**TASK OBJECTIVE:** Each line from the one containing "Recreate this object" through the one containing "a scalloped rim." must be echoed exactly, endpoints included, and every other line omitted.

3D code data
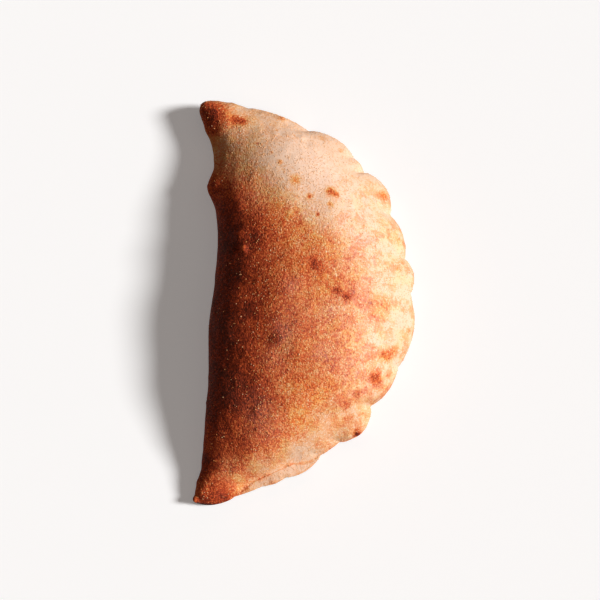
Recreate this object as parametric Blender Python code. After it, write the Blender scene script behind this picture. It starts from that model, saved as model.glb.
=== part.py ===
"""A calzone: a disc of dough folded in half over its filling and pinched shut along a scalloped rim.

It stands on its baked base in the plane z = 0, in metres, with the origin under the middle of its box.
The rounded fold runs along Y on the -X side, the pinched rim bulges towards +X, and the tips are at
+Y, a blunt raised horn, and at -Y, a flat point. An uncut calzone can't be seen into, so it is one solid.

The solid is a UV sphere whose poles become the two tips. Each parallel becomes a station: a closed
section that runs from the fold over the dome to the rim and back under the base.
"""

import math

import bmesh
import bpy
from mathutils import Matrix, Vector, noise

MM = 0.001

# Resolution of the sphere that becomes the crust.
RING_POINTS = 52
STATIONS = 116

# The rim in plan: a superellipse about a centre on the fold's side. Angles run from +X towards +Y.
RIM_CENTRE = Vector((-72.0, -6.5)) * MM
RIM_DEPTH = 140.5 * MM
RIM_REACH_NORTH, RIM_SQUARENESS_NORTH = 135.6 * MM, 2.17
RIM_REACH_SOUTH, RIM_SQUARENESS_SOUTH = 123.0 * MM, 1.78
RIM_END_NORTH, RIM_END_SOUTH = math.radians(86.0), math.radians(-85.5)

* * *

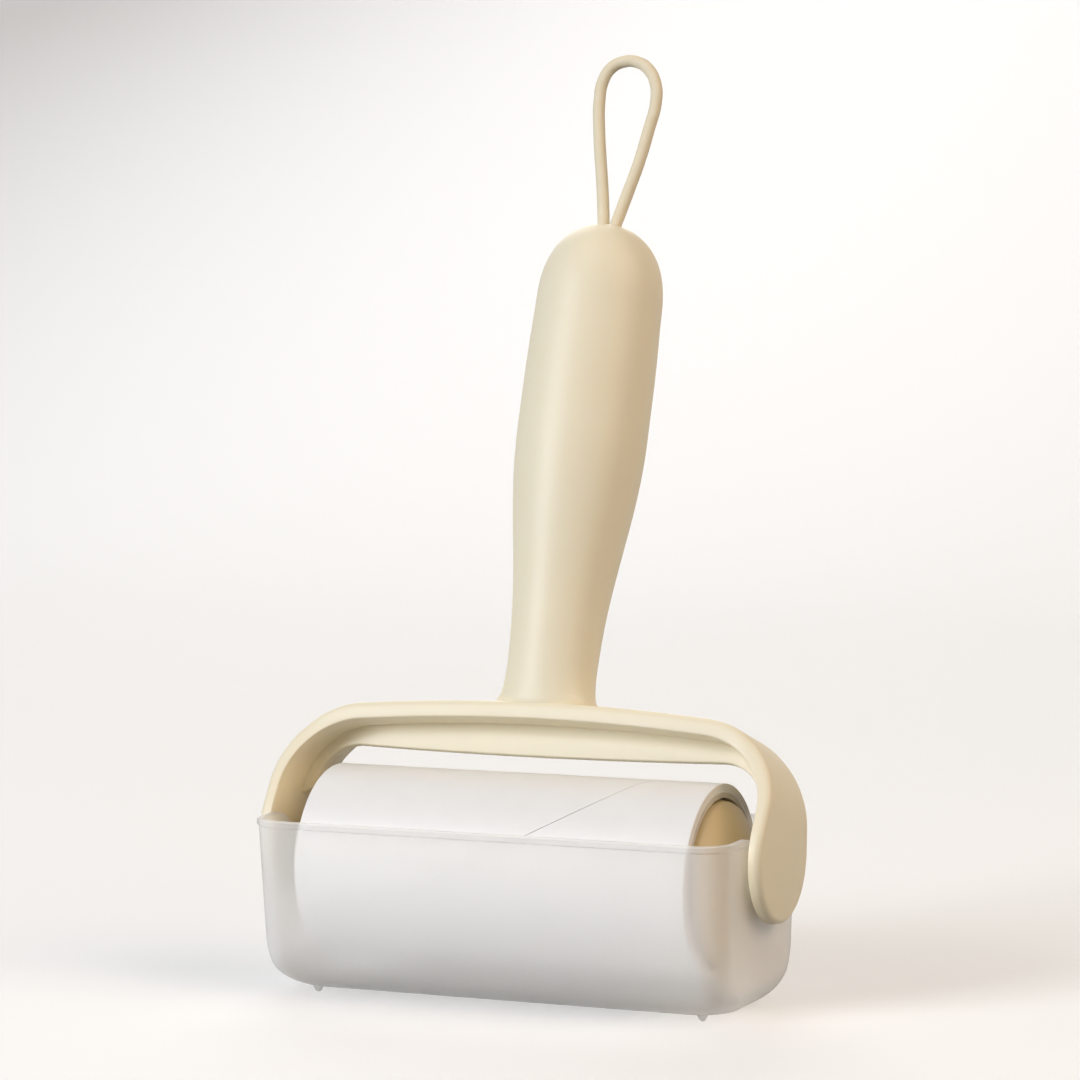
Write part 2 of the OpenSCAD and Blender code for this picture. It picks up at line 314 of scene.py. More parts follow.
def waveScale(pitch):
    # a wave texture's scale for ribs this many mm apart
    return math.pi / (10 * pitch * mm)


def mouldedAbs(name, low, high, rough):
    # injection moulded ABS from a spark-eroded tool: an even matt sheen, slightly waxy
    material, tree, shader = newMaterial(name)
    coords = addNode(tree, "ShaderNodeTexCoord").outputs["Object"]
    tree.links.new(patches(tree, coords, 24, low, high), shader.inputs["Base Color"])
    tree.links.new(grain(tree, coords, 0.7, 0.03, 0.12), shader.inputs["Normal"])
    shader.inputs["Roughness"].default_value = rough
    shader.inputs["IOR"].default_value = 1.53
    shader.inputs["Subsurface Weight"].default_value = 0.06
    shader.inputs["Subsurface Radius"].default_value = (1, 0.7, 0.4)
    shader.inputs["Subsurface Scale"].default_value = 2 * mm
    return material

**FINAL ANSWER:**
Recreate this object as parametric Blender Python code. After it, write the Blender scene script behind this picture. It starts from that model, saved as model.glb.
=== part.py ===
"""A calzone: a disc of dough folded in half over its filling and pinched shut along a scalloped rim.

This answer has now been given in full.